The Georgia state representative Ruwa Romman said the arrests raise the question of whether authorities will also “criminalize other mutual-aid funds, like abortion funds, or funds to help immigrants navigate the legal system?”
Fair Fight Action, a voting rights group founded by the former Georgia gubernatorial candidate Stacey Abrams, called attention to the raid’s timing – days before Atlanta city council must vote on approving more than $60m in funding for the center.
The raid’s timing was also only days before the 90-day window by which Victor Puertas and Luke Harper – who were arrested on 5 March and are the only protesters among the 42 charged with domestic terrorism still in jail – must be indicted or released on bail, according to Georgia law.
If either defendant needs help with paying bail, the National Bail Fund Network, a partner of the Atlanta fund, will be available, said Pilar Weiss, one of the network’s founders.
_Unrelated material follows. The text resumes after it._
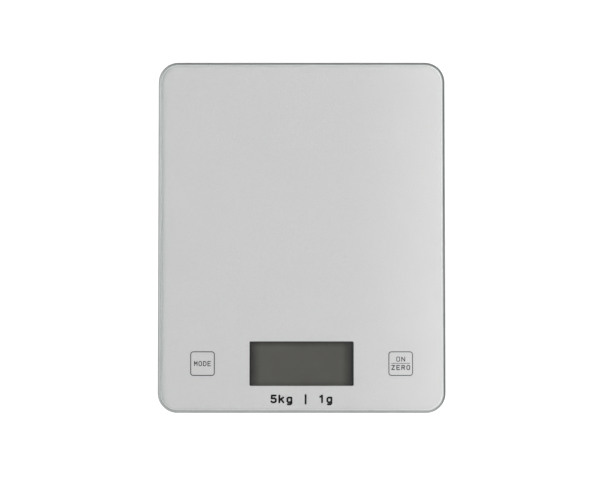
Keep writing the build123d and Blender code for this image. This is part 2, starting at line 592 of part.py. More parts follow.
# ---- Twist-lock battery cap in the underside -----------------------------------------------------
CAP_Z = TRAY_UNDERSIDE_Z + 0.1
CAP_FLANGE_TOP_Z = TRAY_UNDERSIDE_Z + CAP_RECESS_DEPTH - 0.1
LUG_Z = TRAY_FLOOR_Z + 0.2
LUG_TOP_Z = LUG_ROOM_TOP - 0.25
CAP_FIT = 0.3
CAP_FLOOR_Z = CAP_FLANGE_TOP_Z + 0.8
CAP_HOLLOW_RADIUS = 10.8
COIN_SLOT_LENGTH = 17.0
COIN_SLOT_WIDTH = 2.4
COIN_SLOT_DEPTH = 0.7
POINTER_REACH = 11.6
POINTER_RADIUS = 1.3
with BuildPart() as battery_cap:
    with BuildSketch(battery_plane.offset(CAP_Z)):
        Circle(CAP_RECESS_RADIUS - CAP_FIT)
    extrude(amount=CAP_FLANGE_TOP_Z - CAP_Z)
    with BuildSketch(battery_plane.offset(CAP_FLANGE_TOP_Z)):
        Circle(CAP_HOLE_RADIUS - CAP_FIT)
    extrude(amount=LUG_TOP_Z - CAP_FLANGE_TOP_Z)
    with BuildSketch(battery_plane.offset(LUG_Z)):
        for lug in range(3):
            ring_sector(NOTCH_RADIUS - 0.4, CAP_HOLE_RADIUS - 1, 120 * lug + 90, LUG_ANGLE)
    extrude(amount=LUG_TOP_Z - LUG_Z)
    with BuildSketch(battery_plane.offset(CAP_FLOOR_Z)):
        Circle(CAP_HOLLOW_RADIUS)
    extrude(amount=LUG_TOP_Z - CAP_FLOOR_Z, mode=Mode.SUBTRACT)
    # Coin slot and a small pointer, seen from below
    with BuildSketch(battery_plane.offset(CAP_Z)):
        SlotOverall(COIN_SLOT_LENGTH, COIN_SLOT_WIDTH)
        with Locations((0, POINTER_REACH)):
            RegularPolygon(POINTER_RADIUS, 3, rotation=90)
    extrude(amount=COIN_SLOT_DEPTH, mode=Mode.SUBTRACT)
    fillet(battery_cap.faces().sort_by(Axis.Z)[0].outer_wire().edges(), 0.25)
battery_cap.part.label = "battery_cap"
export_step(battery_cap.part, "parts/battery_cap.step")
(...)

The national organization has also assumed fundraising abilities on behalf of the Atlanta fund, Weiss added.
As this week’s events occurred, a growing number of individual attorneys and state and national organizations were also staging meetings and training sessions in preparation for defending the dozens of protesters who are out of jail, but remain unindicted, said Tiffany Williams Roberts, public policy director at the Atlanta-based Southern Center for Human Rights.
After Wednesday’s police raid, Devin Franklin, movement policy counsel at the center, has also been hearing from defense attorneys who are concerned about becoming targets of the state themselves. “We’re figuring out ways to quell those concerns,” he said.
Joseph, the former federal prosecutor, said the state’s actions display “typical tools prosecutors use”, including “casting as wide a net as possible” in order to affect the ability of people being arrested to serve as witnesses in defense of other defendants, or to pressure them to accept a plea deal.
“They don’t care about appearing legitimate or if the charges are thrown out in two years – they only care about the swift repression of speech,” she said.